The new store designed by Arquitectura G for the fashion and accessories label Acne Studio in Stockholm, Sweden.
A former banking office in the Swedish capital – an anonymous institutional building located in the city center – became world-famous in 1973 because of an armed heist and hostage crisis that triggered in the victims a psychological reaction later called the ‘Stockholm syndrome.’ Successive renovations carried out by various occupants spoiled the building’s original configuration, and this latest intervention has sought to revive the splendor of the solid neoclassical architecture that is so much a hallmark of early 20th-century ‘temples of money.’ Designed by Arquitectura G, the new flagship store of the
multidisciplinary fashion label Acne Studios has brought back the Ekeberg marble tile flooring of before while upgrading the massive Doric columns that once chained together the old banking halls, which have been redone in imitation marble in the rear part of the shop to mark a new area for fitting rooms.
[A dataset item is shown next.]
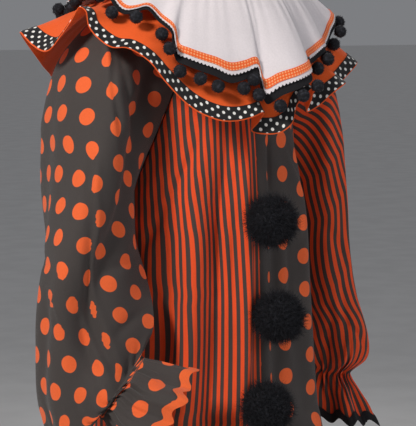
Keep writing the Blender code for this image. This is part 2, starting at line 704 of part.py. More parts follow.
def add_pompoms(panels):
    """A ball of short locks, one on each face of its core, flattened where it is sewn to the front."""
    fronts = [BVHTree.FromObject(panel, bpy.context.evaluated_depsgraph_get()) for panel in panels]
    spots = [(a, b) for a in np.linspace(-1, 1, 49) * POMPOM_RADIUS for b in np.linspace(-1, 1, 49) * POMPOM_RADIUS]
    for number, (x, z) in enumerate(POMPOMS, 1):
        bm = bmesh.new()
        bmesh.ops.create_icosphere(bm, subdivisions=2, radius=POMPOM_CORE)
        bmesh.ops.poke(bm, faces=bm.faces[:], offset=POMPOM_RADIUS - POMPOM_CORE * 0.94)
        for vert in bm.verts:
            vert.co.y = min(vert.co.y, POMPOM_BACK)
        bmesh.ops.recalc_face_normals(bm, faces=bm.faces)
        back = BVHTree.FromBMesh(bm)
        room = []
        for a, b in spots:
            behind = back.ray_cast((a, 1, b), (0, -1, 0))[0]
            ahead = [front.ray_cast((x + a, -1, z + b), (0, 1, 0))[0] for front in fronts]
            room += [place.y - behind.y for place in ahead if place and behind]
        bmesh.ops.translate(bm, verts=bm.verts, vec=(x, min(room) - 2.5 * SEAM, z))
        mesh = bpy.data.meshes.new(f"pompom_{number}")
        bm.to_mesh(mesh)
        bm.free()
        add_object(mesh.name, mesh, "black_trim")


for old in list(bpy.data.objects):
    bpy.data.objects.remove(old)
costume = bpy.data.collections.new("clown_costume")
bpy.context.scene.collection.children.link(costume)

add_panels()
add_sleeves()
add_rickrack("right", "orange_trim")
add_rickrack("left", "black_trim")
add_neckband()
add_ruffles()
add_ball_fringe()
add_pompoms([costume.objects["front_right"], costume.objects["front_left"]])
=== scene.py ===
import math
from functools import partial

import bmesh
import bpy
import numpy as np
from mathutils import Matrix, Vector


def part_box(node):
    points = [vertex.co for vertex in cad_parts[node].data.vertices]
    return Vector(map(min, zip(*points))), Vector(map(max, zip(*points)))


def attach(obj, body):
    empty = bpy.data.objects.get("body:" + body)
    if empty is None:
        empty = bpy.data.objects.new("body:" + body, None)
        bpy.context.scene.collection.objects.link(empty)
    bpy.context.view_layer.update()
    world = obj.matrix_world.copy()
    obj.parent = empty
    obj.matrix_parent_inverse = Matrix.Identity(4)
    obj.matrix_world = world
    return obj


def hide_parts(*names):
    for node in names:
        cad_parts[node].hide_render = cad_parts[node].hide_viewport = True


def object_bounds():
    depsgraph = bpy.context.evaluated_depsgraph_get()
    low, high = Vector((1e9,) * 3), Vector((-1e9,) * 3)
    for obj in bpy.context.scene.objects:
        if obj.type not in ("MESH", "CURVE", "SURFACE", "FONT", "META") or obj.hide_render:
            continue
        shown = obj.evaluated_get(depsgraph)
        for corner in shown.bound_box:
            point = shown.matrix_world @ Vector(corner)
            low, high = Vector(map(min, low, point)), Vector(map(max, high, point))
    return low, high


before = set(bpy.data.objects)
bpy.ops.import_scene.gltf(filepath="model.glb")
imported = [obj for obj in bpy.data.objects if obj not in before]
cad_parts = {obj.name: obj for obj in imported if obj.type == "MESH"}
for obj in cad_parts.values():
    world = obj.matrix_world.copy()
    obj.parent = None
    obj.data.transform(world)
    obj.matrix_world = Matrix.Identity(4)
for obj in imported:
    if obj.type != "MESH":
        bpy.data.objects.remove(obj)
cadBox = [list(corner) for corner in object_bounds()]
scene = bpy.context.scene
print("frame loaded")

wall = 0.0014  # thickness of the cotton; all sizes are in metres
ruffleWall = 0.0011
trimWall = 0.0009
seam = 0.0003  # room between two sewn edges
armpit = 0.33  # drops from the neck
crotchTop = 0.66
crotch = 0.80
crotchFlat = 0.76
hem = 1.38
capEnd = 0.36  # shares of a sleeve's length: at the armpit and at the elastic
elastic = 0.86
inch = 0.0254


def table(columns, *rows):
    return {name: np.array(values, float) for name, values in zip(columns.split(), zip(*rows))}


def ring(columns, *rows):  # a table that closes on itself after 360
    before = [(row[0] - 360, *row[1:]) for row in rows[-2:]]
    after = [(row[0] + 360, *row[1:]) for row in rows[:2]]
    return table(columns, *before, *rows, *after)


folds = partial(table, "place width height start finish drift")  # a row is a soft fold
creases = partial(table, "x0 y0 x1 y1 width height")  # a row is a crease: its ends, width and height


def rise(x):  # from 0 at 0 smoothly to 1 at 1
    t = np.clip(x, 0, 1)
    return t * t * (3 - 2 * t)


def bell(x):
    return np.exp(-x * x)


def unit(vectors):
    return vectors / np.maximum(np.linalg.norm(vectors, axis=-1), 1e-12)[..., None]


def read(rows, key, name, place):  # a smooth curve through the rows of a table
    x, y = rows[key], rows[name]
    slope = np.gradient(y, x)
    i = np.clip(np.searchsorted(x, place) - 1, 0, len(x) - 2)
    step = x[i + 1] - x[i]
    t = (place - x[i]) / step
    near, far = (1 + 2 * t) * (1 - t) ** 2 * y[i], t * t * (3 - 2 * t) * y[i + 1]
    return near + far + step * (t * (1 - t) ** 2 * slope[i] - t * t * (1 - t) * slope[i + 1])


def readRing(rows, name, azimuth):
    first = rows["azimuth"][2]
    return read(rows, "azimuth", name, (azimuth - first) % 360 + first)


def columnsAt(rows, key, names, place):
    return np.stack([read(rows, key, name, place) for name in names.split()], -1)


body = table(  # half widths of the body and how far forward and back it reaches
    "drop side middle front back",
    (0.00, 0.085, 0.000, 0.078, 0.075),
    (0.06, 0.108, 0.000, 0.094, 0.090),
    (0.155, 0.128, 0.000, 0.114, 0.108),
    (0.25, 0.138, 0.000, 0.126, 0.118),
    (0.33, 0.145, 0.000, 0.132, 0.124),
    (0.46, 0.152, 0.000, 0.138, 0.130),
    (0.60, 0.165, 0.000, 0.142, 0.138),
    (0.70, 0.177, 0.000, 0.147, 0.145),
    (0.80, 0.186, 0.093, 0.146, 0.146),
    (0.95, 0.191, 0.104, 0.128, 0.128),
    (1.15, 0.198, 0.109, 0.122, 0.122),
    (1.38, 0.208, 0.114, 0.118, 0.118),
)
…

The project is rounded off with a grid of metal luminaires fastened to the ceiling designed by Benoit Lalloz and a number of display surfaces made of resin but given a marble-like finish which, created by Max Lamb, have the effect of mirroring the gravitas of the sumptuous backdrop.
The three rooms that make up the store are connected to one another by columns, some of which are from the original building and others new, as those that conceal the bathrooms at the end of the main axis.